I was looking forward to seeing what Ghostzapper would do in the Woodward, but it still wasn't enough to get me out there. In the old days, Pleasantly Perfect would have come in for the whole fall triple crown. Whoever ran the best in those races would be Horse of the Year.

The Breeders' Cup is a great day of racing, but it has had a profound - and, in my opinion, negative - effect on fall racing. It seems as though whatever older horses are still able to run after surviving the grueling trip to Dubai are merely tuned up before the Breeders' Cup Classic. The 3-year-olds may run in the Travers and perhaps one other race before the Classic. Take a look at Secretariat's 3-year-old campaign: He ran six more times after winning the Belmont Stakes

Granted, that was 30 years ago and the purses weren't what they are today. The fact remains that while the fall at Belmont is a wonderful time, it lacks the electricity and drama that once existed there.

Dean Brier
New York City

Bettors made losers in signal squabbles

Well here we go again. Another turf war over simulcast signals. This time it's the hassle between the New York Racing Association and the mid-Atlantic tracks, with Television Games Network in the middle just to complicate things a little more ("Tracks to cut Belmont signal," Sept. 16). And who suffers in the deal? The simulcast patron.
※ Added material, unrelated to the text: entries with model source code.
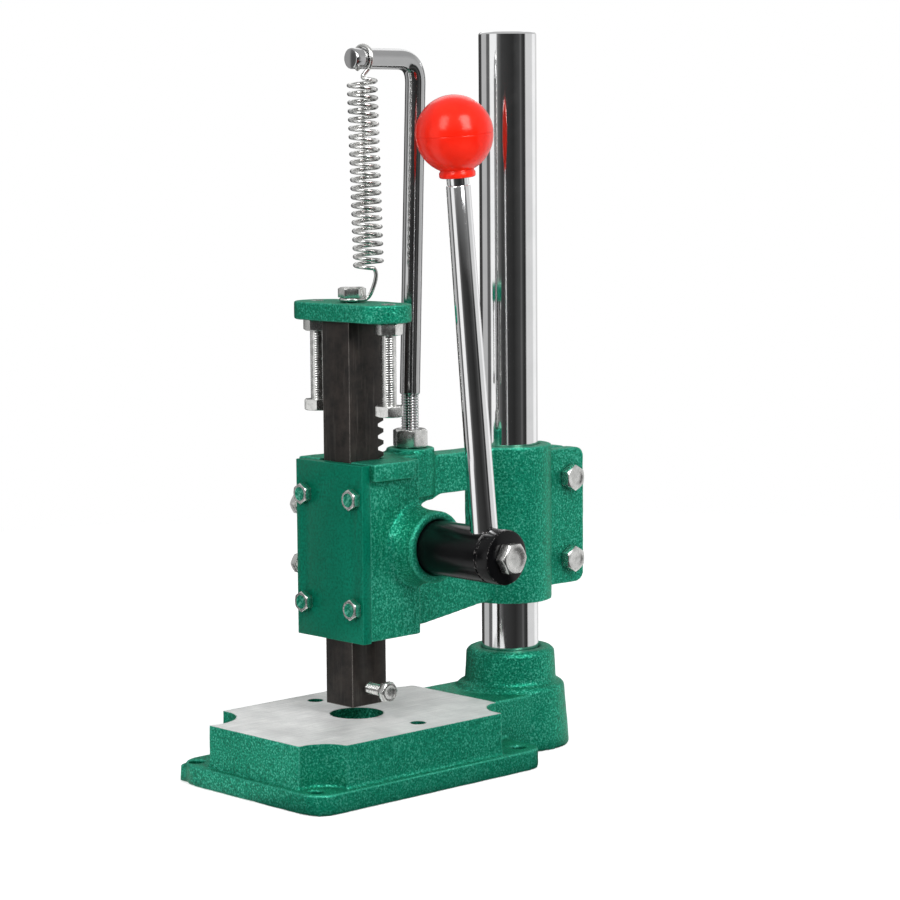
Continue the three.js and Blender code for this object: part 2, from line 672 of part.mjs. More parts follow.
GIB_SCREW_Z.forEach((z, i) => {
  const level = ['lower', 'upper'][i];
  const centre = [0, RAM_Y + GIB_SCREW_Y, z];
  piece(`gib_screw_${level}`, hexBolt(M6, 'x', -GIB_SCREW_OUT + M6.head, gibOuter - GAP, centre), 'zinc');
  piece(`gib_lock_nut_${level}`, hexNut(M6, 'x', -BLOCK_HALF_WIDTH - M6.nut, centre), 'zinc');
});

CLAMP_BOLT_Z.forEach((z, i) => {
  const level = ['lower', 'upper'][i];
  const centre = [0, CLAMP_BOLT_Y, z];
  const ear = EAR_THICKNESS / 2;
  piece(`clamp_bolt_${level}`, hexBolt(M8, 'x', ear + SEAT, -ear - M8.nut - 2, centre, Math.PI / 6), 'zinc');
  piece(`clamp_nut_${level}`, hexNut(M8, 'x', -ear - M8.nut, centre, Math.PI / 6), 'zinc');
});

// ------------------------------------------------------ pinion shaft and grip
// The outline of the pinion, with one tooth in the rack's middle space.
function pinionOutline() {
  const baseRadius = pitchRadius * Math.cos(PRESSURE_ANGLE);
  const tipRadius = pitchRadius + GEAR_MODULE;
  const rootRadius = pitchRadius - DEDENDUM;
  const involute = (radius) => {
    const angle = Math.acos(Math.min(1, baseRadius / radius));
    return Math.tan(angle) - angle;
  };
  const halfAtPitch = Math.PI / (2 * PINION_TEETH) - BACKLASH / (2 * pitchRadius) / 2;
  const halfAt = (radius) => halfAtPitch + involute(pitchRadius) - involute(Math.max(radius, baseRadius));
  const steps = 4;
  const step = (tipRadius - baseRadius) / steps;
  const flank = Array.from({ length: steps + 1 }, (_, i) => baseRadius + step * i);
  const points = [];
  for (let tooth = 0; tooth < PINION_TEETH; tooth += 1) {
    const middle = Math.PI - RACK_PHASE / pitchRadius + (2 * Math.PI * tooth) / PINION_TEETH;
    const at = (radius, angle) => points.push([
      pinionY + radius * Math.cos(angle),
      PINION_Z + radius * Math.sin(angle),
    ]);
    at(rootRadius, middle - halfAt(baseRadius));
    for (const radius of flank) at(radius, middle - halfAt(radius));
    for (const radius of [...flank].reverse()) at(radius, middle + halfAt(radius));
    at(rootRadius, middle + halfAt(baseRadius));
  }
  return points;
}

const handleAxis = [HANDLE_X, pinionY, PINION_Z];
const RETAINER_BOLT_DEPTH = 16;
const HUB_GROOVE_X = 82; // a shallow turned groove near the outer end
const HUB_GROOVE_DEPTH = 0.6;

function pinionShaft() {
  const radius = SHAFT_DIA / 2;
  const toothEnd = RAM_WIDTH / 2 + GAP;
  const farEnd = FAR_BOSS_END + GAP;
  const journal = bar('x', SHAFT_DIA, farEnd, -toothEnd, pinionAxis, FINE);
  const teeth = sideProfile(pinionOutline(), -toothEnd - 0.5, toothEnd + 0.5);
  const hub = turned([
    [0, toothEnd],
    [radius, toothEnd],
    [radius, HUB_GROOVE_X - 1],
    [radius - HUB_GROOVE_DEPTH, HUB_GROOVE_X - 0.5],
    [radius - HUB_GROOVE_DEPTH, HUB_GROOVE_X + 0.5],
    [radius, HUB_GROOVE_X + 1],
    [radius, SHAFT_OUTER_END - SHAFT_END_BEVEL],
    [radius - SHAFT_END_BEVEL, SHAFT_OUTER_END],
    [0, SHAFT_OUTER_END],
  ], 'x', pinionAxis, FINE);
  const handleHole = new THREE.CylinderGeometry(HANDLE_DIA_LOW / 2 + GAP, HANDLE_DIA_LOW / 2 + GAP,
    SHAFT_DIA + HANDLE_FOOT, ROUND);
  handleHole.rotateX(Math.PI / 2);
  handleHole.translate(0, 0, (SHAFT_DIA + HANDLE_FOOT) / 2 - HANDLE_FOOT - GAP);
  handleHole.rotateX(HANDLE_LEAN);
  handleHole.translate(...handleAxis);
  return cut(joined([journal, teeth, hub]), [
    solid(handleHole),
    boltHole(M10, 'x', HANDLE_X, SHAFT_OUTER_END + 1, pinionAxis),
    boltHole(M8, 'x', farEnd - 1, farEnd + RETAINER_BOLT_DEPTH + 1, pinionAxis),
  ]);
}
piece('pinion_shaft', pinionShaft(), 'blackGloss');

piece('hub_bolt', hexBolt(M10, 'x', SHAFT_OUTER_END, HANDLE_X + HANDLE_DIA_LOW / 2 + 2 * GAP, pinionAxis),
  'zinc');

// A washer and bolt keep the shaft in its boss on the far side.
const retainerFace = FAR_BOSS_END - SEAT;
function shaftRetainer() {
  const dia = SHAFT_DIA + 2 * RETAINER_RIM;
  return bar('x', dia, retainerFace - RETAINER_THICKNESS, retainerFace, pinionAxis, ROUND)
    .subtract(boltHole(M8, 'x', retainerFace - RETAINER_THICKNESS - 1, retainerFace + 1, pinionAxis));
}
piece('shaft_retainer', shaftRetainer(), 'zinc');
piece('retainer_bolt', hexBolt(M8, 'x', retainerFace - RETAINER_THICKNESS,
  FAR_BOSS_END + RETAINER_BOLT_DEPTH, pinionAxis), 'zinc');

// The handle and its ball are drawn upright and then leaned forward together.
const handle = new THREE.Group();
handle.position.set(...handleAxis);
handle.rotation.x = HANDLE_LEAN;
press.add(handle);

const handleRod = piece('handle_rod', turned([
  [0, -HANDLE_FOOT],
  [HANDLE_DIA_LOW / 2, -HANDLE_FOOT],
  [HANDLE_DIA_LOW / 2, SHAFT_DIA / 2],
  [HANDLE_DIA_HIGH / 2, HANDLE_TOP - 1],
  [HANDLE_DIA_HIGH / 2 - 0.5, HANDLE_TOP],
  [HANDLE_NECK_DIA / 2, HANDLE_TOP],
  [HANDLE_NECK_DIA / 2, HANDLE_NECK_END],
  [0, HANDLE_NECK_END],
]), 'chrome');
handle.add(handleRod);

function ballKnob() {
  const ball = new THREE.SphereGeometry(BALL_DIA / 2, 28, 16);
  ball.rotateX(Math.PI / 2);
  ball.translate(0, 0, BALL_CENTRE);
  const bore = HANDLE_NECK_DIA + 2 * GAP;
  return solid(ball)
    .add(bar('z', BALL_COLLAR_DIA, BALL_COLLAR_START, BALL_CENTRE, [0, 0, 0], ROUND))
    .subtract(bar('z', bore, BALL_COLLAR_START - 1, HANDLE_NECK_END + GAP, [0, 0, 0], ROUND));
}
handle.add(piece('ball_knob', ballKnob(), 'redPlastic'));

// -------------------------------------------------------- hanger and spring
const hangerY = RAM_Y + HANGER_Y;

// A rod bent over at the top: upright where it is threaded, leaning back above.
function springHanger() {
  const bendStart = HANGER_ARM_Z - HANGER_BEND;
  const path = new THREE.CurvePath();
  const point = (y, z) => new THREE.Vector3(0, y, z);
  const topY = hangerY + HANGER_LEAN;
  path.add(new THREE.LineCurve3(point(hangerY, HANGER_THREAD_TOP), point(topY, bendStart)));
  path.add(new THREE.QuadraticBezierCurve3(point(topY, bendStart), point(topY + 0.3, HANGER_ARM_Z),
    point(topY - HANGER_BEND, HANGER_ARM_Z)));
  path.add(new THREE.LineCurve3(point(topY - HANGER_BEND, HANGER_ARM_Z),
    point(RAM_Y + HANGER_ARM_END, HANGER_ARM_Z)));
  const section = new THREE.Shape();
  section.absarc(0, 0, HANGER_DIA / 2, 0, 2 * Math.PI, false);
  const rod = new THREE.ExtrudeGeometry(section, { steps: 48, extrudePath: path, curveSegments: 6 });
  return solid(rod)
    .add(bar('z', HANGER_THREAD.dia, HANGER_ROOT, HANGER_THREAD_TOP + 1, [0, hangerY, 0]));
}
piece('spring_hanger', springHanger(), 'chrome');
piece('hanger_nut', hexNut(HANGER_THREAD, 'z', HANGER_BOSS_TOP, [0, hangerY, 0]), 'zinc');

// The return spring: an eye under the cap bolt, open turns, and a hook over the
// hanger's arm. Its centre line is worked out turn by turn, from the bottom up.
function springPoints() {
  const springY = RAM_Y + SPRING_Y;
  const coil = (SPRING_OUTER_DIA - SPRING_WIRE) / 2;
  const eyeZ = capTop + EYE_GAP + SPRING_WIRE / 2;
  const hook = HANGER_DIA / 2 + HOOK_GAP + SPRING_WIRE / 2;
  const points = [];
  const add = (x, y, z) => points.push(new THREE.Vector3(x, y, z));
  for (let degrees = 100; degrees <= 360; degrees += 20) {
    const angle = THREE.MathUtils.degToRad(degrees);
    add(EYE_RADIUS * Math.cos(angle), RAM_Y + EYE_RADIUS * Math.sin(angle), eyeZ);
  }
  const rise = SPRING_BOTTOM - eyeZ;
  add(EYE_RADIUS, RAM_Y + EYE_TAIL, eyeZ);
  add(EYE_RADIUS, springY + 0.35 * coil, eyeZ + 0.2 * rise);
  add(0.8 * coil, springY + 0.75 * coil, eyeZ + 0.55 * rise);
  add(0.45 * coil, springY + 0.95 * coil, eyeZ + 0.85 * rise);
  const perTurn = 12;
  for (let i = 0; i <= SPRING_TURNS * perTurn; i += 1) {
    const angle = (2 * Math.PI * i) / perTurn;
    const height = SPRING_BOTTOM + ((SPRING_TOP - SPRING_BOTTOM) * i) / (SPRING_TURNS * perTurn);
    const aside = THREE.MathUtils.mapLinear(height, SPRING_BOTTOM, SPRING_TOP, ...SPRING_ASIDE);
    add(aside - coil * Math.sin(angle), springY + coil * Math.cos(angle), height);
  }
  const hookBottom = HANGER_ARM_Z - hook;
  add(-0.7 * coil, springY + 0.55 * coil, (SPRING_TOP + hookBottom) / 2);
  for (let degrees = 235; degrees >= -60; degrees -= 29.5) {
    const angle = THREE.MathUtils.degToRad(degrees);
    add(hook * Math.cos(angle), springY, HANGER_ARM_Z + hook * Math.sin(angle));
  }
  return points;
}

function returnSpring() {
  const section = new THREE.Shape();
  section.absarc(0, 0, SPRING_WIRE / 2, 0, 2 * Math.PI, false);
  return solid(new THREE.ExtrudeGeometry(section, {
    steps: 300,
    extrudePath: new THREE.CatmullRomCurve3(springPoints()),
    curveSegments: 2,
  }));
}
piece('return_spring', returnSpring(), 'zinc');

export default press;
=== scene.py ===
"""The look of the snap setting press: finishes, cast and turned surfaces, light and camera."""

import json
import math

import bmesh
import bpy
from mathutils import Matrix, Vector, noise


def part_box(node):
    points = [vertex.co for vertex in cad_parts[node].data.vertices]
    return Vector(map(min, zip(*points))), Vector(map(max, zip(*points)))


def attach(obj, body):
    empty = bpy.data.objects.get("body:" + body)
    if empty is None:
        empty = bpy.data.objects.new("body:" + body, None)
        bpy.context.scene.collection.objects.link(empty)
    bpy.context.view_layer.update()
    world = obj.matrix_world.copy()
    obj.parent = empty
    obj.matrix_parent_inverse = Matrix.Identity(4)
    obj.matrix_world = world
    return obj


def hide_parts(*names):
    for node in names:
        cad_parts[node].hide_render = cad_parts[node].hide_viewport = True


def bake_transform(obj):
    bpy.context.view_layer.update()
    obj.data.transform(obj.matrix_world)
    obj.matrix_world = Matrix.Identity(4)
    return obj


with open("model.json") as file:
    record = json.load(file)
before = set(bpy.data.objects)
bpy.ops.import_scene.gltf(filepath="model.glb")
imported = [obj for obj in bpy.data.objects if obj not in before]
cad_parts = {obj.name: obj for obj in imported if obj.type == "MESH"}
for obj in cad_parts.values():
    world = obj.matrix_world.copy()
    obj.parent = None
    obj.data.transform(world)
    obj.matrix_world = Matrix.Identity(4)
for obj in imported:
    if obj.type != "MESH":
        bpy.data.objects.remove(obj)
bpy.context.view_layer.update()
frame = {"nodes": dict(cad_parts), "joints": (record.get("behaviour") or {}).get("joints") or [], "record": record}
scene = bpy.context.scene

MM = 0.001
BODY_OF = {node: body for body, nodes in frame["record"]["behaviour"]["bodies"].items()
           for node in nodes}
JOINTS = {joint["name"]: joint for joint in frame["joints"]}
MOUNTS = {mount["name"]: mount for mount in frame["record"]["mounts"]}

# ---------------------------------------------------------------- driving sizes
TABLE_TOP = MOUNTS["table_top"]["pos_m"][2]
SHAFT_AXIS = Vector(JOINTS["handle_turn"]["pos_m"])
RAM_AXIS = Vector((0, MOUNTS["ram_end"]["pos_m"][1], 0))
HANDLE_LEAN = math.radians(5.4)

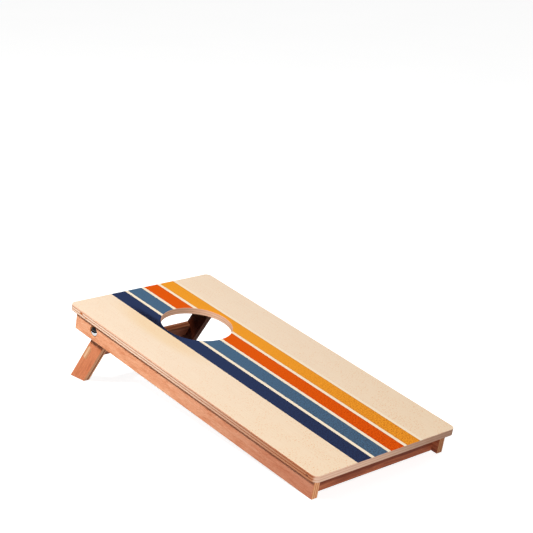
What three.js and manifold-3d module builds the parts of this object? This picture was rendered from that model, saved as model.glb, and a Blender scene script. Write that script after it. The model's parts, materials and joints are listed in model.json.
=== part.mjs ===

The mid-Atlantic group says, "We'll show them, we'll hurt their handle and they'll back off," and the New York Racing Association says, "Gee, this is costing us a serious piece of our daily handle. We have to figure out a way to compromise."

This will go on for about two weeks and everything will be back to normal, but the aggravation level of the everyday patron goes through the roof.

If ever racing needed a commissioner, it's right now. There is absolutely no need for this. Nobody wins and the racing fans get the short stick.